Your writing shows talent and insight, but lacks discipline and maturity. (Does that make me sound like Yoda?) In other words, your problems are strategic, not tactical.
This is sort of a cross between a story and an essay in that it is mostly an undisguised dissemination of the author’s personal views, i.e. telling. The terms antagonist and protagonist seem overused, as though the author has recently learned them and is anxious to take them for a spin.
I think if you were to focus on the narrative of this guy getting mugged, but stay in the tight 3rd person this’d have some real potential. Let us see the world through your protagonist’s eyes, and not yours (not directly). As is, we get to know the narrator a lot better than the character, which is fine, but interferes with the story and makes it kind of preachy and confusing and boring.

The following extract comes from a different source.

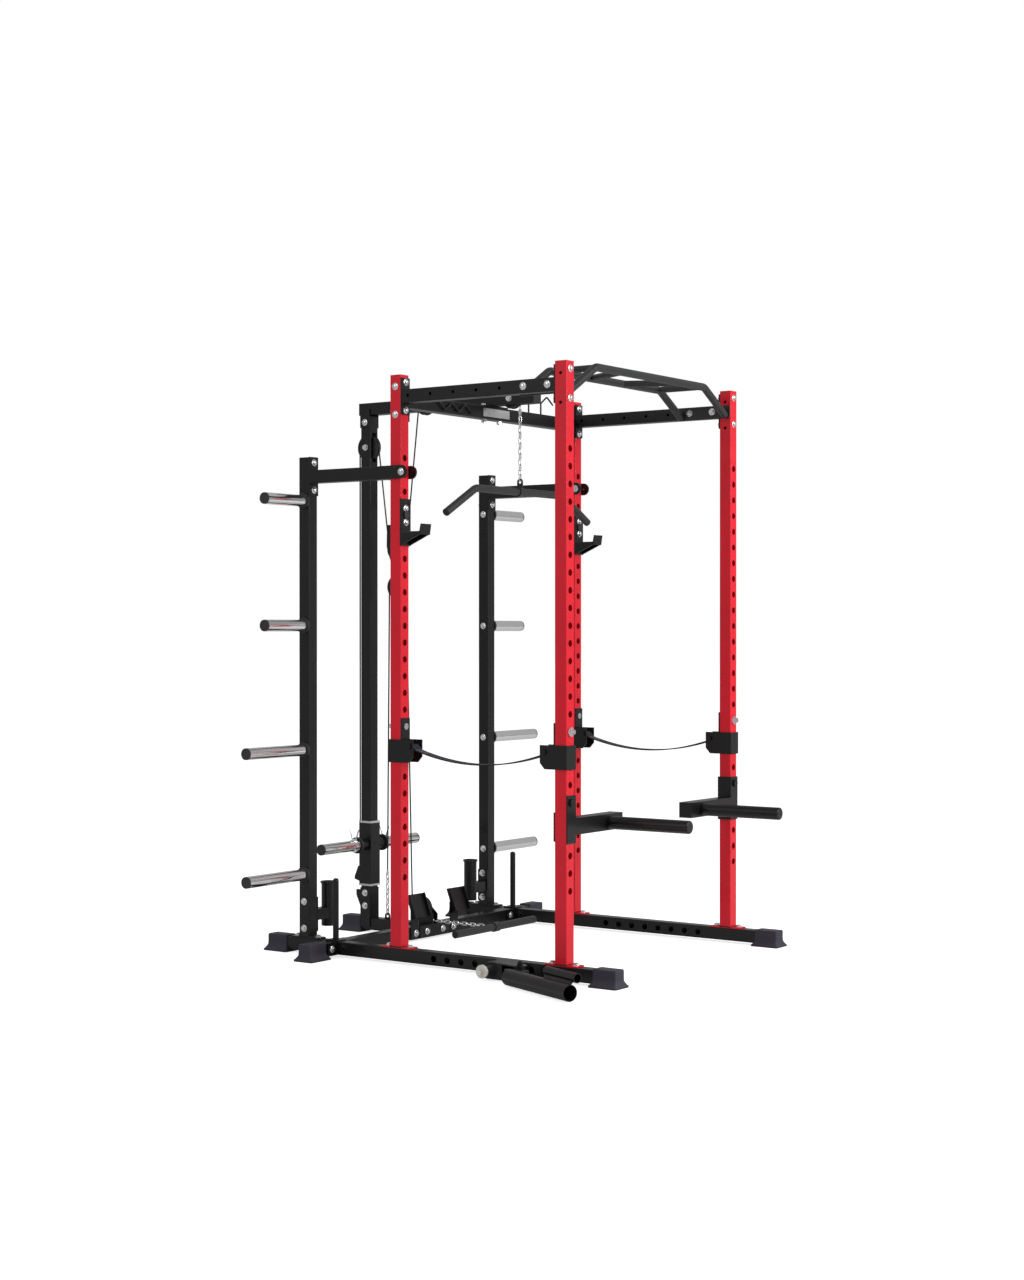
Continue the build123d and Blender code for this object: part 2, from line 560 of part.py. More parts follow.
with BuildPart() as j_hook_liner:
    block((hook_x[0], hook_x[1]), (64, rear_face - plate), (shelf_z, shelf_z + 4))
    with Locations(along((-side_x, rear_face - plate, 1688), (0, -1, 0))):
        Cylinder(14, 6, align=(Align.CENTER, Align.CENTER, Align.MIN))
write_both(j_hook_liner, "j_hook_liners")

# Strap safeties: a bracket round each upright, its pull pin, and webbing between the brackets
strap_pin_z = first_hole_z + 9 * hole_pitch
strap_bolt_z = 820.0
band_z = (759.0, 845.0)


def strap_bracket(face, inward):
    """A bracket round an upright from its outer face, with ears that point inward along Y."""
    outer = face - inward * plate
    ear = face + inward * 111
    inside = face + inward * tube
    with BuildPart() as bracket:
        block((-half_width - plate, -inner_x + plate), sorted((outer, face)), band_z)
        ears = [
            (outer, band_z[0]), (ear - inward * 20, band_z[0]), (ear, band_z[0] + 22),
            (ear, band_z[1]), (outer, band_z[1]),
        ]
        for x in (-half_width - plate, -inner_x):
            side_plate(ears, x, plate)
        block((-half_width, -inner_x), sorted((inside, inside + inward * plate)), (band_z[0] + 60, 925))
        drill([(-side_x, inside, strap_pin_z)], (0, 1, 0), hole_r, 30)
        with Locations(along((-side_x, face + inward * 93, strap_bolt_z), (1, 0, 0))):
            Cylinder(shank_r, 72)
            with Locations((0, 0, -32), (0, 0, 34)):
                Cylinder(10.5, 8)
    return bracket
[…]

“And you end up becoming the weeping lump of coal, left to suffer the burning sun on the side of the road.”
So many mixed metaphors that accomplish nothing.
Actually you could do away with the entire 1st paragraph, lose nothing and have a better opening. This is often case with my own work too. I don’t know why we feel the need to clear out throats so extensively in openings.
“hidden in the middle of society”
hidden-in-the-middle-of-society (few know how to the dash)
“Maybe he wouldn’t have to grab his keys if he left them in his jacket pocket…”
wouldn’t have had (tense problem)
“It really doesn’t matter if he locks it or not, everyone in the rooms around him knows how to pick the lock and break into his room if they really wanted to. But I’m skipping ahead.”
Very awkward tense shifts.
Space after “…” (ellipses)
“Let’s stop for a second. Let’s think stereotypes,”
Awkward shift to 2nd person POV here.
“…in there pants?”
their
“Well, your right…”
you’re
“Hell, what would be the fun if I didn’t give in to stereotypes…”
Now you’re in the 1st person. Your POV is very disorganized, like your ideas.